Input »
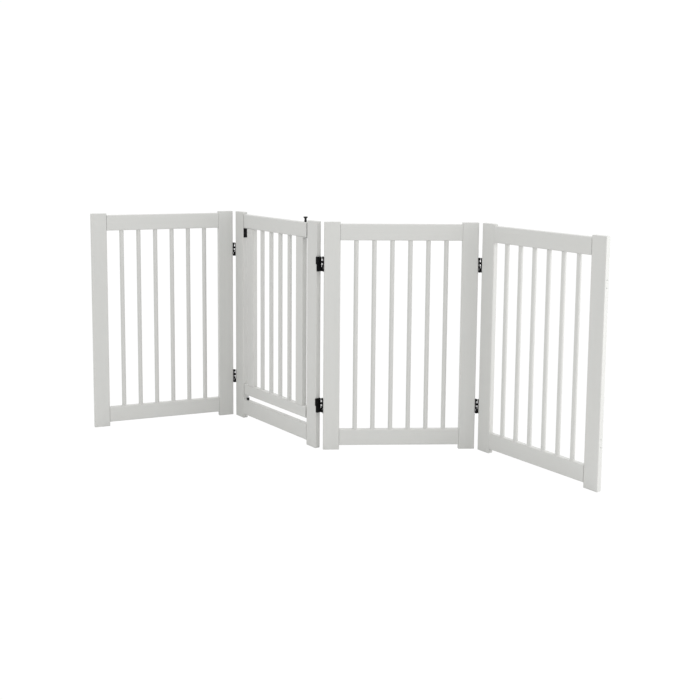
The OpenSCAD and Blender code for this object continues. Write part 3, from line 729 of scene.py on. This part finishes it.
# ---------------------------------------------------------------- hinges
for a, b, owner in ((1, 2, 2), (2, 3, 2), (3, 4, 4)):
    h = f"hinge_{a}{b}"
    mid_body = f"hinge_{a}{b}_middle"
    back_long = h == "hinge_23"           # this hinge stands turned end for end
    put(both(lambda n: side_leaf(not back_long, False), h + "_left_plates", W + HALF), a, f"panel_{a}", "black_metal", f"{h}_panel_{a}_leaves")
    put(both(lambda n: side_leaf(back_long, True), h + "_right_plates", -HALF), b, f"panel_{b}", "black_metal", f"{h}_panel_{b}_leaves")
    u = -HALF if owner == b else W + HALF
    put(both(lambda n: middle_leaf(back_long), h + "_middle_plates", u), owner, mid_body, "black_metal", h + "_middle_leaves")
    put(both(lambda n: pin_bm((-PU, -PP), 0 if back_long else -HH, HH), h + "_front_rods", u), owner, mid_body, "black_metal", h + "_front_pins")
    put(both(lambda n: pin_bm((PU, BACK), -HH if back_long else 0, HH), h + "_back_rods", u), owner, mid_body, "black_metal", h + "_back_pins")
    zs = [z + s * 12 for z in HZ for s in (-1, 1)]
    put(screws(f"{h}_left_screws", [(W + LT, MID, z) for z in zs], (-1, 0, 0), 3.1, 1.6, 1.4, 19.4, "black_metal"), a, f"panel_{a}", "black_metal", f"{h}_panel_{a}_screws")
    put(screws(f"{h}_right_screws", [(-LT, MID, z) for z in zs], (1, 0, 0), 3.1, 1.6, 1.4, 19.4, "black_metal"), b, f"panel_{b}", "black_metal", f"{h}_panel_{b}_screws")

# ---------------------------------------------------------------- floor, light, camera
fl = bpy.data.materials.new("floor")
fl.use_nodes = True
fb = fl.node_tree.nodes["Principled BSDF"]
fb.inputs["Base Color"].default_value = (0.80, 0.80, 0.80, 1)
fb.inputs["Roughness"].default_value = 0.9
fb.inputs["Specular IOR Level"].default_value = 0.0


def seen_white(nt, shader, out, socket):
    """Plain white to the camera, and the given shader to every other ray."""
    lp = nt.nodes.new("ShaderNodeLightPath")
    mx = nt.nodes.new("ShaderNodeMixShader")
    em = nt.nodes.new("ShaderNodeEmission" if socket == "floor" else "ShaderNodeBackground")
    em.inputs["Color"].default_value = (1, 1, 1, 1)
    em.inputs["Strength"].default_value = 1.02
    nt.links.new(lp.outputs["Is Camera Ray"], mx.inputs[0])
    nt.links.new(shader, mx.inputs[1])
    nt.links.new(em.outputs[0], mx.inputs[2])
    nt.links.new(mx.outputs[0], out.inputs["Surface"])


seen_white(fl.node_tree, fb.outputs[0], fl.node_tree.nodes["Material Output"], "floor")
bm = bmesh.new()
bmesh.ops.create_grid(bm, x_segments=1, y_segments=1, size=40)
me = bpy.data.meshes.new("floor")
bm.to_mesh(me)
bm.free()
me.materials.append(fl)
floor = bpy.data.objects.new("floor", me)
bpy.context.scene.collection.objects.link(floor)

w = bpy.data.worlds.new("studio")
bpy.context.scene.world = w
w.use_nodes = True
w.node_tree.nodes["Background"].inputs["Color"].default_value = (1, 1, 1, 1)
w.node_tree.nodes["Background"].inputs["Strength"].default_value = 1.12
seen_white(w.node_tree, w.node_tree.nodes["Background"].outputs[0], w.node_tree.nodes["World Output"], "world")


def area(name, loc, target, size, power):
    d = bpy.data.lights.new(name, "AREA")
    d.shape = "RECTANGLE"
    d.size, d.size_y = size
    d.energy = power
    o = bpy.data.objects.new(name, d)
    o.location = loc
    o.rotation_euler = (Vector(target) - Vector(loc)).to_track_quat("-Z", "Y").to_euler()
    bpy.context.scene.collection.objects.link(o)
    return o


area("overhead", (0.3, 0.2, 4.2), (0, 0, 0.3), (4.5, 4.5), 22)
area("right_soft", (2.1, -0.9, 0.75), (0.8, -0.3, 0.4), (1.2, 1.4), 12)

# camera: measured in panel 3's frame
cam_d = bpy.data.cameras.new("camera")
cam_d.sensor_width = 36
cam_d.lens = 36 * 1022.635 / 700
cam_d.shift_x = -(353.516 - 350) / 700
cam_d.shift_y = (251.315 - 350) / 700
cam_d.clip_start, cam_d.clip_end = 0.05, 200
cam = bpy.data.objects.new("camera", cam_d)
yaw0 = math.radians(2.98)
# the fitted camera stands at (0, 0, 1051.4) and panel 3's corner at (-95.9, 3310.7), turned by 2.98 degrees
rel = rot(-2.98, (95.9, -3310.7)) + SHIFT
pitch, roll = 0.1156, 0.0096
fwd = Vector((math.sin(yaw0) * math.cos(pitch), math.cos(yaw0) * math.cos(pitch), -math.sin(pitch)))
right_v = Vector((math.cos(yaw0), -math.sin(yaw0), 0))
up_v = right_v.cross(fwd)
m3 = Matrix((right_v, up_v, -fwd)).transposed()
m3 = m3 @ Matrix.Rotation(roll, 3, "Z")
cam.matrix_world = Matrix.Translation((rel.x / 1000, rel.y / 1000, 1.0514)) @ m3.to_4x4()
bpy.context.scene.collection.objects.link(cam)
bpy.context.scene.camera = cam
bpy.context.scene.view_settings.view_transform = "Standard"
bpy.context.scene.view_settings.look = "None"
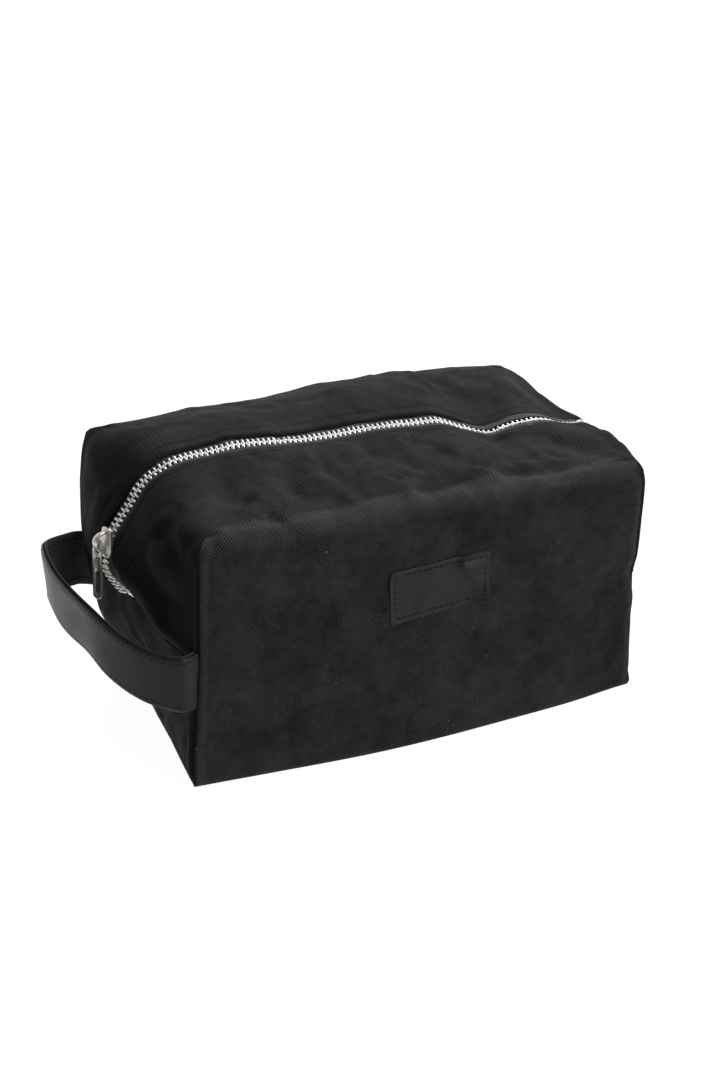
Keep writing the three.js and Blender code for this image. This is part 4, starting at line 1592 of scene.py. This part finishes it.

Problem description » Emit the records above again, exactly, with no line skipped.

Response »
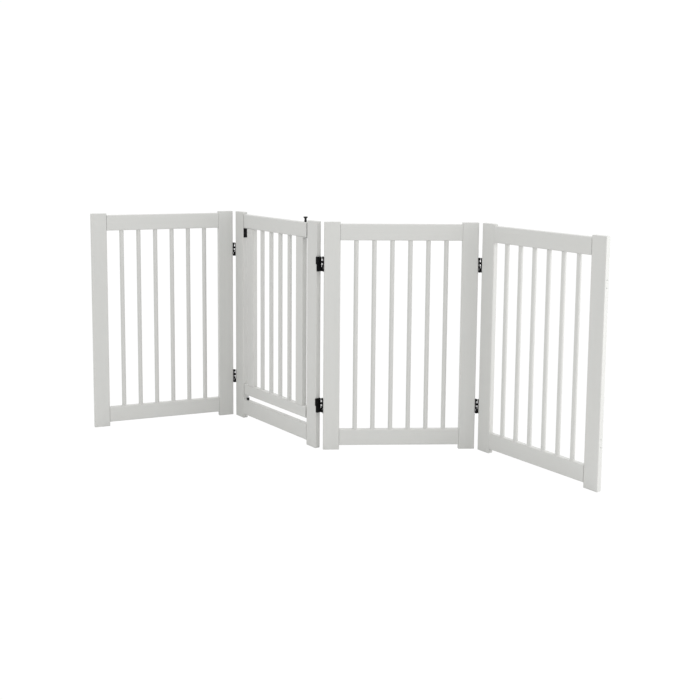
The OpenSCAD and Blender code for this object continues. Write part 3, from line 729 of scene.py on. This part finishes it.
# ---------------------------------------------------------------- hinges
for a, b, owner in ((1, 2, 2), (2, 3, 2), (3, 4, 4)):
    h = f"hinge_{a}{b}"
    mid_body = f"hinge_{a}{b}_middle"
    back_long = h == "hinge_23"           # this hinge stands turned end for end
    put(both(lambda n: side_leaf(not back_long, False), h + "_left_plates", W + HALF), a, f"panel_{a}", "black_metal", f"{h}_panel_{a}_leaves")
    put(both(lambda n: side_leaf(back_long, True), h + "_right_plates", -HALF), b, f"panel_{b}", "black_metal", f"{h}_panel_{b}_leaves")
    u = -HALF if owner == b else W + HALF
    put(both(lambda n: middle_leaf(back_long), h + "_middle_plates", u), owner, mid_body, "black_metal", h + "_middle_leaves")
    put(both(lambda n: pin_bm((-PU, -PP), 0 if back_long else -HH, HH), h + "_front_rods", u), owner, mid_body, "black_metal", h + "_front_pins")
    put(both(lambda n: pin_bm((PU, BACK), -HH if back_long else 0, HH), h + "_back_rods", u), owner, mid_body, "black_metal", h + "_back_pins")
    zs = [z + s * 12 for z in HZ for s in (-1, 1)]
    put(screws(f"{h}_left_screws", [(W + LT, MID, z) for z in zs], (-1, 0, 0), 3.1, 1.6, 1.4, 19.4, "black_metal"), a, f"panel_{a}", "black_metal", f"{h}_panel_{a}_screws")
    put(screws(f"{h}_right_screws", [(-LT, MID, z) for z in zs], (1, 0, 0), 3.1, 1.6, 1.4, 19.4, "black_metal"), b, f"panel_{b}", "black_metal", f"{h}_panel_{b}_screws")

# ---------------------------------------------------------------- floor, light, camera
fl = bpy.data.materials.new("floor")
fl.use_nodes = True
fb = fl.node_tree.nodes["Principled BSDF"]
fb.inputs["Base Color"].default_value = (0.80, 0.80, 0.80, 1)
fb.inputs["Roughness"].default_value = 0.9
fb.inputs["Specular IOR Level"].default_value = 0.0


def seen_white(nt, shader, out, socket):
    """Plain white to the camera, and the given shader to every other ray."""
    lp = nt.nodes.new("ShaderNodeLightPath")
    mx = nt.nodes.new("ShaderNodeMixShader")
    em = nt.nodes.new("ShaderNodeEmission" if socket == "floor" else "ShaderNodeBackground")
    em.inputs["Color"].default_value = (1, 1, 1, 1)
    em.inputs["Strength"].default_value = 1.02
    nt.links.new(lp.outputs["Is Camera Ray"], mx.inputs[0])
    nt.links.new(shader, mx.inputs[1])
    nt.links.new(em.outputs[0], mx.inputs[2])
    nt.links.new(mx.outputs[0], out.inputs["Surface"])


seen_white(fl.node_tree, fb.outputs[0], fl.node_tree.nodes["Material Output"], "floor")
bm = bmesh.new()
bmesh.ops.create_grid(bm, x_segments=1, y_segments=1, size=40)
me = bpy.data.meshes.new("floor")
bm.to_mesh(me)
bm.free()
me.materials.append(fl)
floor = bpy.data.objects.new("floor", me)
bpy.context.scene.collection.objects.link(floor)

w = bpy.data.worlds.new("studio")
bpy.context.scene.world = w
w.use_nodes = True
w.node_tree.nodes["Background"].inputs["Color"].default_value = (1, 1, 1, 1)
w.node_tree.nodes["Background"].inputs["Strength"].default_value = 1.12
seen_white(w.node_tree, w.node_tree.nodes["Background"].outputs[0], w.node_tree.nodes["World Output"], "world")


def area(name, loc, target, size, power):
    d = bpy.data.lights.new(name, "AREA")
    d.shape = "RECTANGLE"
    d.size, d.size_y = size
    d.energy = power
    o = bpy.data.objects.new(name, d)
    o.location = loc
    o.rotation_euler = (Vector(target) - Vector(loc)).to_track_quat("-Z", "Y").to_euler()
    bpy.context.scene.collection.objects.link(o)
    return o


area("overhead", (0.3, 0.2, 4.2), (0, 0, 0.3), (4.5, 4.5), 22)
area("right_soft", (2.1, -0.9, 0.75), (0.8, -0.3, 0.4), (1.2, 1.4), 12)

# camera: measured in panel 3's frame
cam_d = bpy.data.cameras.new("camera")
cam_d.sensor_width = 36
cam_d.lens = 36 * 1022.635 / 700
cam_d.shift_x = -(353.516 - 350) / 700
cam_d.shift_y = (251.315 - 350) / 700
cam_d.clip_start, cam_d.clip_end = 0.05, 200
cam = bpy.data.objects.new("camera", cam_d)
yaw0 = math.radians(2.98)
# the fitted camera stands at (0, 0, 1051.4) and panel 3's corner at (-95.9, 3310.7), turned by 2.98 degrees
rel = rot(-2.98, (95.9, -3310.7)) + SHIFT
pitch, roll = 0.1156, 0.0096
fwd = Vector((math.sin(yaw0) * math.cos(pitch), math.cos(yaw0) * math.cos(pitch), -math.sin(pitch)))
right_v = Vector((math.cos(yaw0), -math.sin(yaw0), 0))
up_v = right_v.cross(fwd)
m3 = Matrix((right_v, up_v, -fwd)).transposed()
m3 = m3 @ Matrix.Rotation(roll, 3, "Z")
cam.matrix_world = Matrix.Translation((rel.x / 1000, rel.y / 1000, 1.0514)) @ m3.to_4x4()
bpy.context.scene.collection.objects.link(cam)
bpy.context.scene.camera = cam
bpy.context.scene.view_settings.view_transform = "Standard"
bpy.context.scene.view_settings.look = "None"
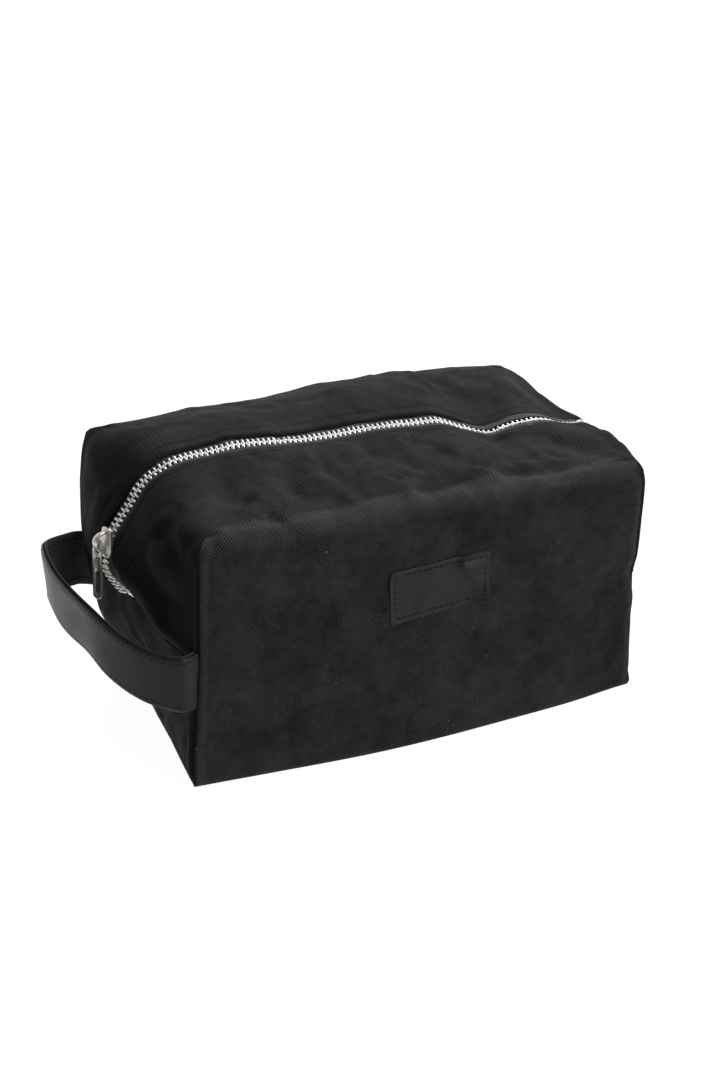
Keep writing the three.js and Blender code for this image. This is part 4, starting at line 1592 of scene.py. This part finishes it.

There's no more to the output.